Dataset items
- - -
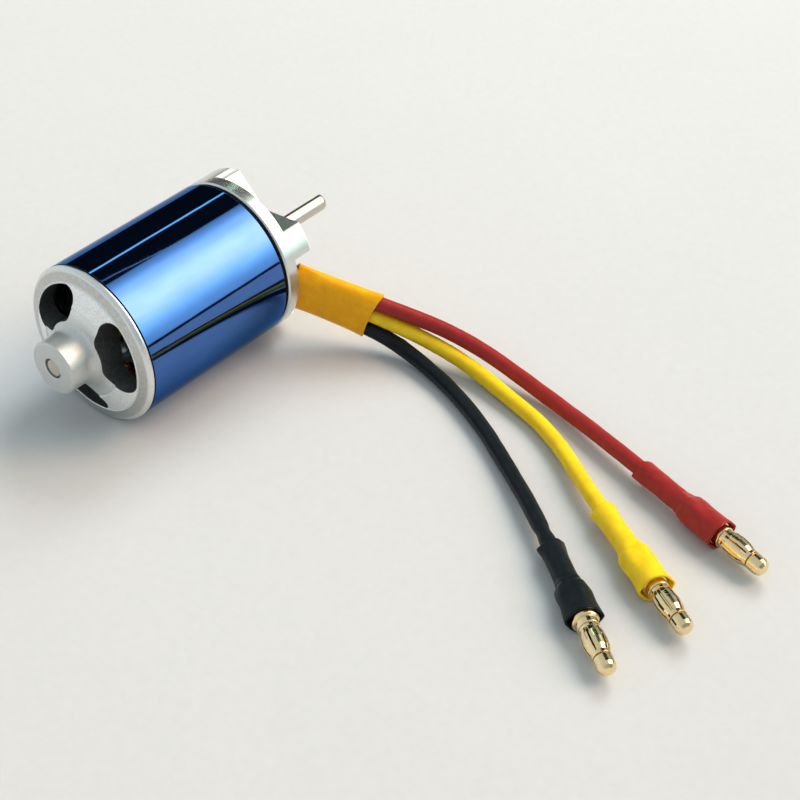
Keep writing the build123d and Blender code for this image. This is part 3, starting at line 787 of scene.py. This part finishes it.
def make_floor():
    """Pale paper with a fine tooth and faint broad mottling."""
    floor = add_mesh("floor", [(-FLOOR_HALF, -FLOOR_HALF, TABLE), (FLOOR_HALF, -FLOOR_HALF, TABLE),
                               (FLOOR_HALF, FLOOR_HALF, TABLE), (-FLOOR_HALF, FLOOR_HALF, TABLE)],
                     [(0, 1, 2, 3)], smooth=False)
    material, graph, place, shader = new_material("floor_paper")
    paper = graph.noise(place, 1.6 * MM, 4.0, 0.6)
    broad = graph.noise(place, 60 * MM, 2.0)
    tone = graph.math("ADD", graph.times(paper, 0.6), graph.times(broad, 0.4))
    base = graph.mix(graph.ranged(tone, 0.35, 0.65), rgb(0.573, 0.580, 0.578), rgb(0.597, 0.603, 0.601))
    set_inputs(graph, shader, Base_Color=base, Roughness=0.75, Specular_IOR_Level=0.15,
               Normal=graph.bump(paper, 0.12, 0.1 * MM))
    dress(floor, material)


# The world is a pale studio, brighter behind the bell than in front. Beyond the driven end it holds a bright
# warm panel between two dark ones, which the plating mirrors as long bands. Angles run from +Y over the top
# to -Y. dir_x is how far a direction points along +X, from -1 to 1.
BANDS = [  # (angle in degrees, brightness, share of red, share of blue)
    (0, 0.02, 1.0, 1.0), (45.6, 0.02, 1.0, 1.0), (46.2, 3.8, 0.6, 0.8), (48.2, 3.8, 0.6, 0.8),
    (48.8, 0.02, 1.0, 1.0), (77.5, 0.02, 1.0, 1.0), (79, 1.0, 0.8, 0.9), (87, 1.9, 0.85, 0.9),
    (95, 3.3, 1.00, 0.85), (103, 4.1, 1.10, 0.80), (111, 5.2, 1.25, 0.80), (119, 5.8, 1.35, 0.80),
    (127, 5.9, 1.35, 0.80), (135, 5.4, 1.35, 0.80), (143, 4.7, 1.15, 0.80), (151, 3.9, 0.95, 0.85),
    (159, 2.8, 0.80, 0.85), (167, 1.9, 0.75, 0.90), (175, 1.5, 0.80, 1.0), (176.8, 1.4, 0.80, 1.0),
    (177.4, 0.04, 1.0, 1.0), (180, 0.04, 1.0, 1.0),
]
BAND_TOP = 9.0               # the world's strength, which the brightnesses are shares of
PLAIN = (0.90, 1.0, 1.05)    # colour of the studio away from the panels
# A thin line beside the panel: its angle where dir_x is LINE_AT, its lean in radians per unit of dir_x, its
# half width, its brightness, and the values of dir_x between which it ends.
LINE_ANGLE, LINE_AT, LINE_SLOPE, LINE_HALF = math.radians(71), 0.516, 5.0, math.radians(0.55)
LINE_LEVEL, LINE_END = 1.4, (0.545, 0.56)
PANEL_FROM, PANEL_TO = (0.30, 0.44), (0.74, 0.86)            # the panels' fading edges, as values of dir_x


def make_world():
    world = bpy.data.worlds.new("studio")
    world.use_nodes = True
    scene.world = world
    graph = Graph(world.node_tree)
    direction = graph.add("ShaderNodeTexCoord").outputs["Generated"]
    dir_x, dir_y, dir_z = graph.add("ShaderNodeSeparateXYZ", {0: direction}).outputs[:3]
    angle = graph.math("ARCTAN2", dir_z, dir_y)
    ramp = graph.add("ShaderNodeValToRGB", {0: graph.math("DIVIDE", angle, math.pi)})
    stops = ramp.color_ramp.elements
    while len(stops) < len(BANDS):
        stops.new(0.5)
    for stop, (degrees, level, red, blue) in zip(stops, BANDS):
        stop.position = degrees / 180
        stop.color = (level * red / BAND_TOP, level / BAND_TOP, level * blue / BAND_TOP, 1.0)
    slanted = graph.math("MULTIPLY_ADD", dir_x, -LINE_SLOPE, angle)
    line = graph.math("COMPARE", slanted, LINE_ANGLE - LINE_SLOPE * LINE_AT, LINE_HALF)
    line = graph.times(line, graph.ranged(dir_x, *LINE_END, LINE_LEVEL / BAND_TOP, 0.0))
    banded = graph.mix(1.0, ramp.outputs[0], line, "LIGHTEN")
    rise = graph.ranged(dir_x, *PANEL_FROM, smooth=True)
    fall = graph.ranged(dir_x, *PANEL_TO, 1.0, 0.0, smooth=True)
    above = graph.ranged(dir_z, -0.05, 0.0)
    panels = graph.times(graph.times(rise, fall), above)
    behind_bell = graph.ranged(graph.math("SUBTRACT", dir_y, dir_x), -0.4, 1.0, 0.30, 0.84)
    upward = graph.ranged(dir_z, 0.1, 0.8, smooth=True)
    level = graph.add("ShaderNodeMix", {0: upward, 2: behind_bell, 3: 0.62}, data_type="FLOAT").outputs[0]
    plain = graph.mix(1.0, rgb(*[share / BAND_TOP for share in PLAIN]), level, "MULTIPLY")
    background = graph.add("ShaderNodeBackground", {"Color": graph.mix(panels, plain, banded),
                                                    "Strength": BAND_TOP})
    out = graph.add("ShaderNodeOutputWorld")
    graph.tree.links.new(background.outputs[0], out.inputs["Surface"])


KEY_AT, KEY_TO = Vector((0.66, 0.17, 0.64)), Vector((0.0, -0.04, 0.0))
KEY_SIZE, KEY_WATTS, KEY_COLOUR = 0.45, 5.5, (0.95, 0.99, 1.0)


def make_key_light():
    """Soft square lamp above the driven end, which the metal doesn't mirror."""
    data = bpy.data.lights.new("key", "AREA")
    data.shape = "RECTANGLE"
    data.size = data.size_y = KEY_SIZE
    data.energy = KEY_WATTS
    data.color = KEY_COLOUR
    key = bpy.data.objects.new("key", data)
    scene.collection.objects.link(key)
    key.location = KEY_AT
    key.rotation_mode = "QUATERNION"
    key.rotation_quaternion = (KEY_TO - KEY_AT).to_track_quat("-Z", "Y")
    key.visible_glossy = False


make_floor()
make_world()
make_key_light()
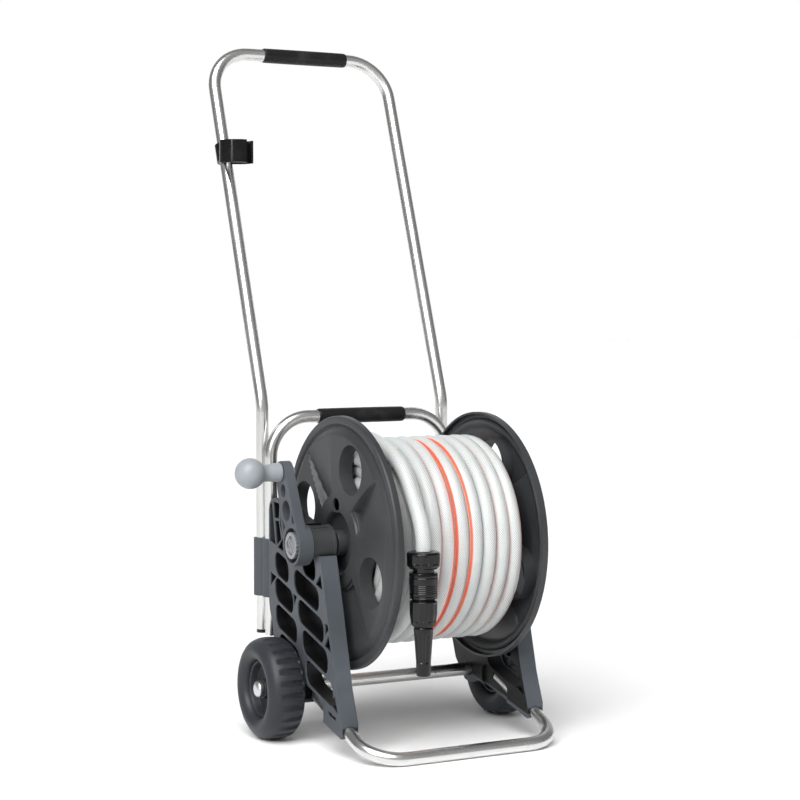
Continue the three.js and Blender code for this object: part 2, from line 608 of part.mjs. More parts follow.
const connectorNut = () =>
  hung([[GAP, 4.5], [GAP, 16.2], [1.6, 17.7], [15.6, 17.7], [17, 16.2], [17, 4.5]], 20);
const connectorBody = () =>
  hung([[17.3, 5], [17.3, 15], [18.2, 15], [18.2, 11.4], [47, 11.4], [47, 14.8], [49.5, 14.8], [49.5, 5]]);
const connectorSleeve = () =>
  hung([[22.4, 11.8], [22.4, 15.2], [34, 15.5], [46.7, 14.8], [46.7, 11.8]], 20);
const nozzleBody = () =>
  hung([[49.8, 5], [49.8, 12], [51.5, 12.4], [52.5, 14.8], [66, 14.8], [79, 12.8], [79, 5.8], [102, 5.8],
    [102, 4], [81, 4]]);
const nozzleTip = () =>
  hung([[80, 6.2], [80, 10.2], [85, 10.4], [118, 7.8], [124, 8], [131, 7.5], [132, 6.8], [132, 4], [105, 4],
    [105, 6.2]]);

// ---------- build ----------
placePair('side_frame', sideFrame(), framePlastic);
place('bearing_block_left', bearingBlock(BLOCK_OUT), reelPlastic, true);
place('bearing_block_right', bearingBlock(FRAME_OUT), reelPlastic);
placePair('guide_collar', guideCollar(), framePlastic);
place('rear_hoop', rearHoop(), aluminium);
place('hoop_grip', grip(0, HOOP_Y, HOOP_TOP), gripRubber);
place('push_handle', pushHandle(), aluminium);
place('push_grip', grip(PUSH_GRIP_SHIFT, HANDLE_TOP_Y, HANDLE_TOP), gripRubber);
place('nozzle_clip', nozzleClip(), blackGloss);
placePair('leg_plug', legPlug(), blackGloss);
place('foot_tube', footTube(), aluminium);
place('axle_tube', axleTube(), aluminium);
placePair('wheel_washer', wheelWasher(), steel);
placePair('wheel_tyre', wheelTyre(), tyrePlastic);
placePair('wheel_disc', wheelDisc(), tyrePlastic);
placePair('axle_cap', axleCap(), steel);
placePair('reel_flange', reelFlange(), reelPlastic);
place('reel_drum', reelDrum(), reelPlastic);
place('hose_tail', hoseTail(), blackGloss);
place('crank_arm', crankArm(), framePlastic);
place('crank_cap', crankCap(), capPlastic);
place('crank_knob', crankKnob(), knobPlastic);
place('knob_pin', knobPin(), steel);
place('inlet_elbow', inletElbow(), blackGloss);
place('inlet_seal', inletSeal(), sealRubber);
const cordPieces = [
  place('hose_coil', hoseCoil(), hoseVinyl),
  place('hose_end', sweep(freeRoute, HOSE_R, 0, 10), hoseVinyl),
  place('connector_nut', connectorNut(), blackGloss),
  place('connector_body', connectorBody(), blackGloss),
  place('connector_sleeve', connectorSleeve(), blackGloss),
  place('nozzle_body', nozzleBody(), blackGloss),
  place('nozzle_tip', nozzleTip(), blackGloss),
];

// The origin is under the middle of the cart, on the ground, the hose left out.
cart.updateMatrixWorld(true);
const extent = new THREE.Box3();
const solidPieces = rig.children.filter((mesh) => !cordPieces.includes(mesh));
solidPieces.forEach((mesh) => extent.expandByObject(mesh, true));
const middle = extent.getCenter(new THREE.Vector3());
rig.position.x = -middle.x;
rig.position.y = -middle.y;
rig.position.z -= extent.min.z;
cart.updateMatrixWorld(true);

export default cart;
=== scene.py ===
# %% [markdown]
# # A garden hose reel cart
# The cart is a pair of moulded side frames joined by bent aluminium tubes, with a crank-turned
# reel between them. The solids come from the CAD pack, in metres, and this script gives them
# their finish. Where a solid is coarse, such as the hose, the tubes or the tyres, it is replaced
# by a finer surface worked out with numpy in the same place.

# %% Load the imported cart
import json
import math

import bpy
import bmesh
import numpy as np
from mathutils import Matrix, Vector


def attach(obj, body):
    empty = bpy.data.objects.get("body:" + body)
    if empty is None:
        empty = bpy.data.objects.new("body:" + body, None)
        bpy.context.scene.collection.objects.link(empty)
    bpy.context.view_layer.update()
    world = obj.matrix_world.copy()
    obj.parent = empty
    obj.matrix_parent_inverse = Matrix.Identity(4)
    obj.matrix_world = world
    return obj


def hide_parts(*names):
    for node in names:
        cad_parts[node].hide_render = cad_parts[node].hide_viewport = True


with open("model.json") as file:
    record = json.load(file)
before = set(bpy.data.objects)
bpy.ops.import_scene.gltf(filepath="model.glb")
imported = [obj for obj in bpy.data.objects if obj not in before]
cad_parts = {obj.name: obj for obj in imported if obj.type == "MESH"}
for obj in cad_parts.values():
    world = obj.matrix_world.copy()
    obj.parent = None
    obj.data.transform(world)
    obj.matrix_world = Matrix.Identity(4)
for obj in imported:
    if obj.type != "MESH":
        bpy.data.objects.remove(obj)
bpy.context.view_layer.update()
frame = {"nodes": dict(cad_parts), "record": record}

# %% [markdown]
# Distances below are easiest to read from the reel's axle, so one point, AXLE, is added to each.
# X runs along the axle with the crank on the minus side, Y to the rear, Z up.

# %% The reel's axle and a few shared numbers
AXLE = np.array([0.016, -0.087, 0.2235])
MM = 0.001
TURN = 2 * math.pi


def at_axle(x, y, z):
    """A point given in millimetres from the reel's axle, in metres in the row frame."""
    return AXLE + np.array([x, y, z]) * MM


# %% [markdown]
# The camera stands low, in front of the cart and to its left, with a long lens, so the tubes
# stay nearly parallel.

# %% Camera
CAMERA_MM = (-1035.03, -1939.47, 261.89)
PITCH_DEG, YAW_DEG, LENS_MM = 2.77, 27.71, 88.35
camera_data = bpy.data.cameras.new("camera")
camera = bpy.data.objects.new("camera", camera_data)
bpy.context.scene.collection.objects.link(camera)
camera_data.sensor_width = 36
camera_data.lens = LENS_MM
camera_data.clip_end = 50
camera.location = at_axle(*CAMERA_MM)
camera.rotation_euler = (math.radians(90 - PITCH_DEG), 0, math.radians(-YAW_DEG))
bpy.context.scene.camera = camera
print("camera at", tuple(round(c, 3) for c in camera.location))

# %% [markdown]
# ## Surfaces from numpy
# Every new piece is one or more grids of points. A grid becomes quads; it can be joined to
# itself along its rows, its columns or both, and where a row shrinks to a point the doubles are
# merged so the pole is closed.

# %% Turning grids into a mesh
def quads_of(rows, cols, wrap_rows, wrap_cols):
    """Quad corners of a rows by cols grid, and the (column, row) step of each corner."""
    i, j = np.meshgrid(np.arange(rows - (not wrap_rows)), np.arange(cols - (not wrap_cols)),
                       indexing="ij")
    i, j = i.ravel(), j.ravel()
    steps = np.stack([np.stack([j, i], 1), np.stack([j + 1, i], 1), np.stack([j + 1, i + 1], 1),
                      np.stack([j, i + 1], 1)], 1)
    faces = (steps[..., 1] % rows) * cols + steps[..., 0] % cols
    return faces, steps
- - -
_Instructions to follow_: Report every line containing the word "json" from the listing above.

_The completed task_:
import json
with open("model.json") as file:
    record = json.load(file)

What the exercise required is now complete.